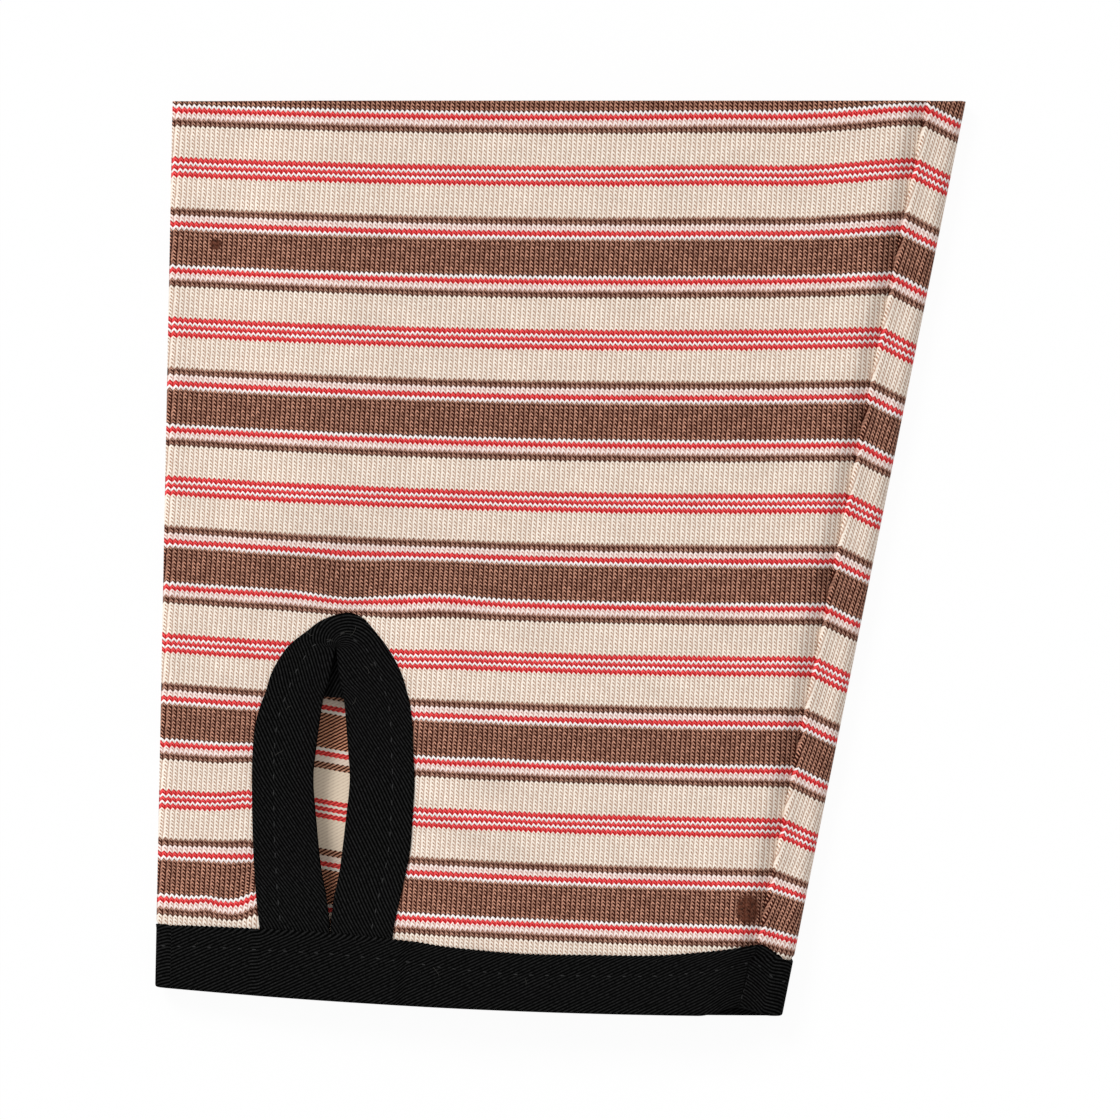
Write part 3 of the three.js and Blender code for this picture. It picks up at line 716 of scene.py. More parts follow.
def shade_and_fleck_patches(tree, shade, knit):
    """Small dark places where the stitches don't show: beside the seam, painted shade of a dimple;
    near the cut, a dark fleck in the yarn.
    """
    coordinates = add_node(tree, "ShaderNodeTexCoord")
    hairs = add_node(tree, NOISE, {
        "Vector": coordinates.outputs["Object"], "Scale": 1 / (0.5 * MM), "Detail": 3.0,
        "Roughness": 0.7,
    })
    shade_and_fleck = add_node(tree, RANGE, {"Value": hairs, "From Min": 0.35, "From Max": 0.65})
    # Mottled colour of both places: painted shade by the seam, the fleck's own colour near the cut
    shade_and_fleck = add_node(tree, MIX, {
        0: shade_and_fleck, 6: (*knit.shade_and_fleck_deep, 1), 7: (*knit.shade_and_fleck, 1),
    }, data_type="RGBA").outputs[2]
    for x, y, reach_x, reach_y in SHADE_AND_FLECK_PLACES:
        away = add_node(tree, VECTOR, {
            0: coordinates.outputs["Object"], 1: (x * MM, y * MM, 0),
        }, operation="SUBTRACT")
        away = add_node(tree, VECTOR, {
            0: away, 1: (1 / (reach_x * MM), 1 / (reach_y * MM), 0),
        }, operation="MULTIPLY")
        away = add_node(tree, VECTOR, {0: away}, operation="LENGTH").outputs["Value"]
        away = add_node(tree, MATH, {0: hairs, 1: 0.9, 2: away}, operation="MULTIPLY_ADD")
        # Painted shade of the dimple, and the fleck, fading out at their edges
        shade_and_fleck_mask = add_node(tree, RANGE, {
            "Value": away, "From Min": 1.2, "From Max": 1.55, "To Min": 0.9, "To Max": 0.0,
        }, interpolation_type="SMOOTHSTEP")
        shade = add_node(tree, MIX, {0: shade_and_fleck_mask, 6: shade, 7: shade_and_fleck}, data_type="RGBA").outputs[2]
    return shade


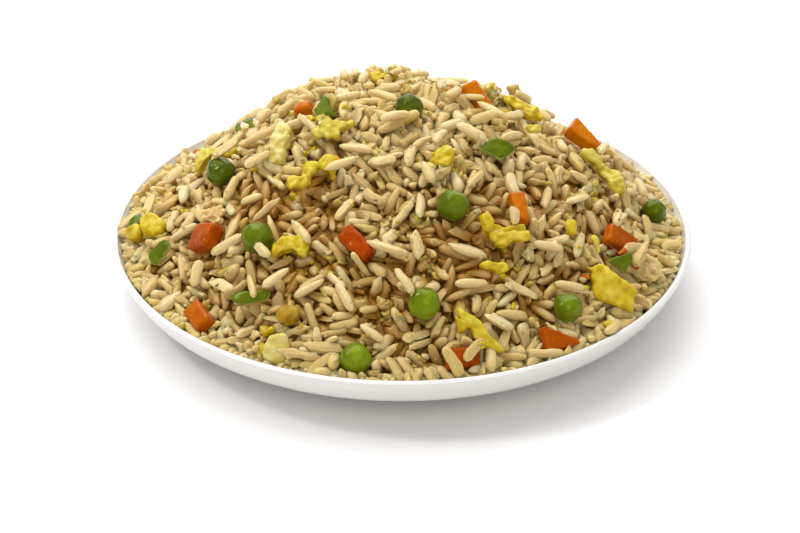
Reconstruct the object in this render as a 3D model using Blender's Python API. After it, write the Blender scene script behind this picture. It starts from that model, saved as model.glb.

# # # # # # #

* Problem details
Quote all the records exactly, please, leaving none out.

* Task output
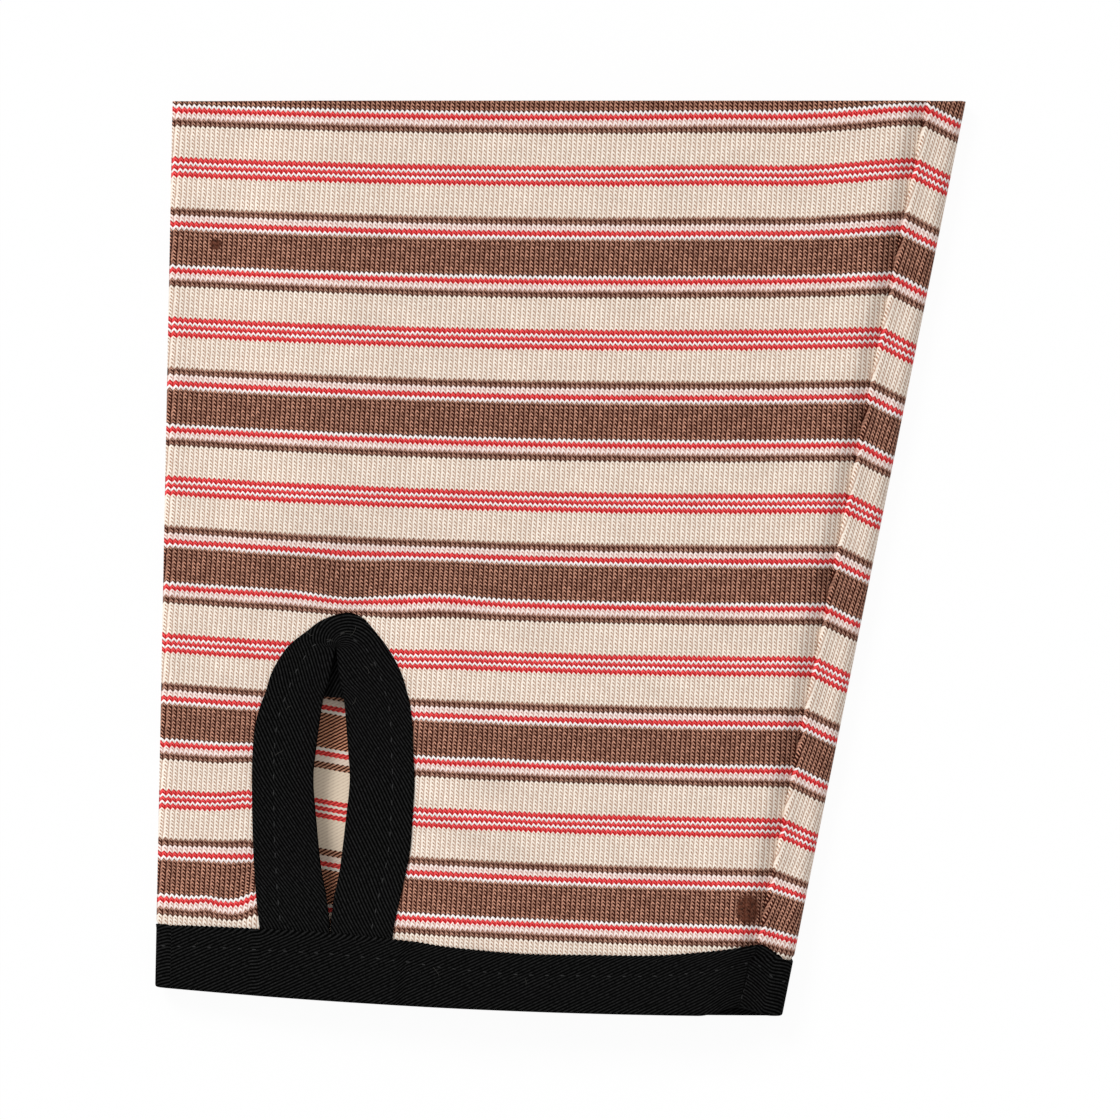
Write part 3 of the three.js and Blender code for this picture. It picks up at line 716 of scene.py. More parts follow.
def shade_and_fleck_patches(tree, shade, knit):
    """Small dark places where the stitches don't show: beside the seam, painted shade of a dimple;
    near the cut, a dark fleck in the yarn.
    """
    coordinates = add_node(tree, "ShaderNodeTexCoord")
    hairs = add_node(tree, NOISE, {
        "Vector": coordinates.outputs["Object"], "Scale": 1 / (0.5 * MM), "Detail": 3.0,
        "Roughness": 0.7,
    })
    shade_and_fleck = add_node(tree, RANGE, {"Value": hairs, "From Min": 0.35, "From Max": 0.65})
    # Mottled colour of both places: painted shade by the seam, the fleck's own colour near the cut
    shade_and_fleck = add_node(tree, MIX, {
        0: shade_and_fleck, 6: (*knit.shade_and_fleck_deep, 1), 7: (*knit.shade_and_fleck, 1),
    }, data_type="RGBA").outputs[2]
    for x, y, reach_x, reach_y in SHADE_AND_FLECK_PLACES:
        away = add_node(tree, VECTOR, {
            0: coordinates.outputs["Object"], 1: (x * MM, y * MM, 0),
        }, operation="SUBTRACT")
        away = add_node(tree, VECTOR, {
            0: away, 1: (1 / (reach_x * MM), 1 / (reach_y * MM), 0),
        }, operation="MULTIPLY")
        away = add_node(tree, VECTOR, {0: away}, operation="LENGTH").outputs["Value"]
        away = add_node(tree, MATH, {0: hairs, 1: 0.9, 2: away}, operation="MULTIPLY_ADD")
        # Painted shade of the dimple, and the fleck, fading out at their edges
        shade_and_fleck_mask = add_node(tree, RANGE, {
            "Value": away, "From Min": 1.2, "From Max": 1.55, "To Min": 0.9, "To Max": 0.0,
        }, interpolation_type="SMOOTHSTEP")
        shade = add_node(tree, MIX, {0: shade_and_fleck_mask, 6: shade, 7: shade_and_fleck}, data_type="RGBA").outputs[2]
    return shade


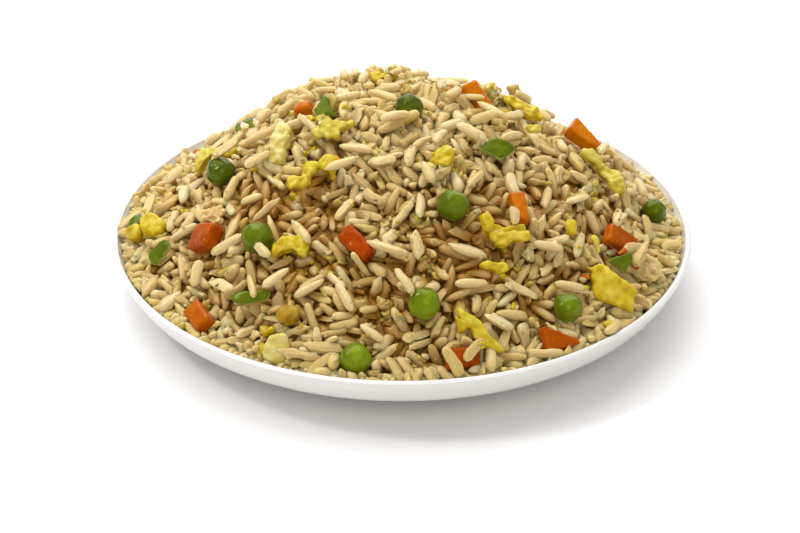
Reconstruct the object in this render as a 3D model using Blender's Python API. After it, write the Blender scene script behind this picture. It starts from that model, saved as model.glb.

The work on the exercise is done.